Even though Bash is coming to Windows, for now I downloaded MSYS2 which seems to be the preferred Unix environment for Windows nowadays. Using the
pacman package management tool, I downloaded various binary packages that I needed, such as Git and Emacs. I faced the challenge of setting up my Emacs environment on Windows. My
~/.emacs.d/init.el) startup file that works well on my Mac, loading various Emacs packages and customizations, didn’t do so well on Windows. I updated my
.emacs using use-package so that it was easy to disable packages I didn’t want, and so that the full
.emacs would load even if packages were missing. With some tweaking and downloading of various packages, I got Emacs up and running on Windows. For some reason the Emacs couldn’t find its own info (help) files, but further tweaking fixed that. With Emacs and Git working, I started a new repository on GitHub and was pretty much ready to start developing.
Except, more issues. Little things that take time to fix and can drive you crazy. An example: I had created some soft links to some files that I share on Dropbox, using the usual Unix
ln -s command. The files were created, but weren’t actually linked. Apparently
ln is just an alias for
cp in MSYS2. There are no warnings about this when you run the command, but a Google search proved this to be correct. Fortunately Windows provides a true linking command
mklink, and I was able to create the links I wanted. But all this just served to remind me how the Unix compatibility shells in Windows are just roughly pasted wallpaper over the rotten old MS-DOS walls.
Now I was ready to start developing, but I was faced with a question: what platform(s) to target? It is possible to develop a Windows Universal app, that theoretically can run on anything from a PC to a phone. This sounds ideal, but the devil is in the details. The types of controls available for developing a universal app are more limited than those available for a standard Windows Forms program. For example, the control used to display an image in a universal app (named, oddly enough,
Image) is sealed, meaning it can’t be extended. I really wanted something like the
PictureBox control available with Windows Forms, but this is not available in the universal API. So I have tentatively decided to develop a more traditional Windows Forms app, able to run on PCs and tablets like Microsoft Surface. The Windows phone may be fading into the sunset anyway, so it doesn’t seem worth it to jump through hoops to target a platform that is teensy-weensy compared to Android and iOS.

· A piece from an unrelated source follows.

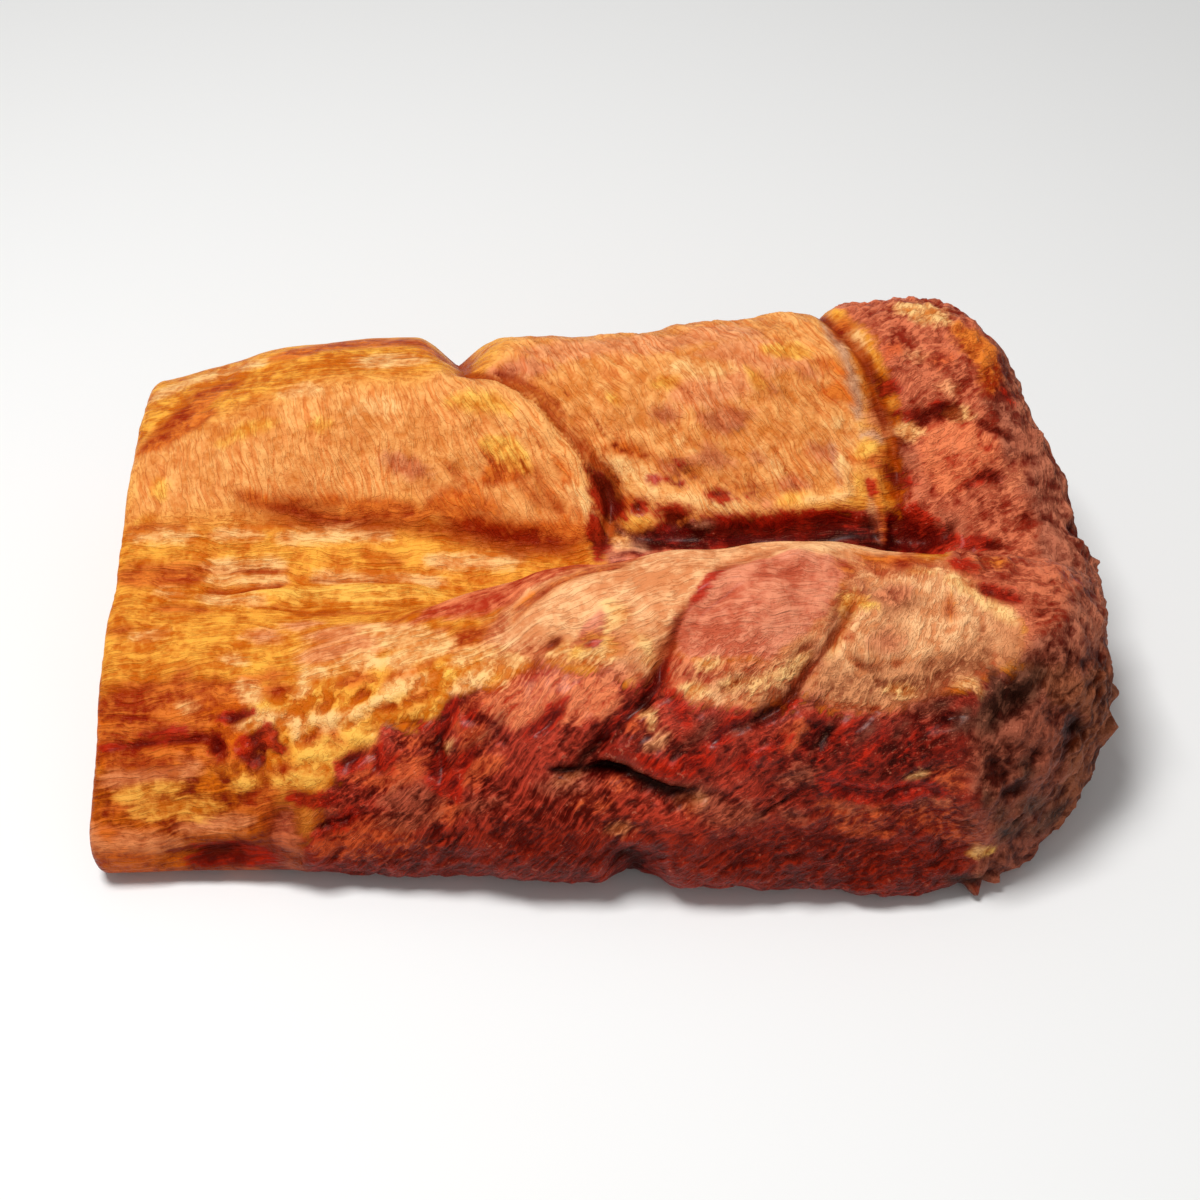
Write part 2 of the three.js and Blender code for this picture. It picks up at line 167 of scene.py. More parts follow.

I should mention that I did try the bridge that Microsoft has developed to port iOS programs written in objective C over to Windows. Long story short, it didn’t work, as many parts of the iOS API haven’t been fully ported yet. Maybe someday this process will be easier.
I’m sure experienced Windows developers will read this and just chalk it up to my own inexperience as a Windows developer. I would respond that, as someone who is a cross-platform developer, it really is difficult to transition from Unix or BSD-based systems like Apple or GNU/Linux to Windows. I think Microsoft is trying to fix this as evidenced by their recent embrace of open-source code. Visual Studio is an excellent IDE. Nevertheless problems like I’ve describe do exist and will be familiar to anyone who has made the same journey I have. I’d advise anyone like this to keep on plugging away. In the immortal words of Jason Nesmith: Never give up! Never surrender!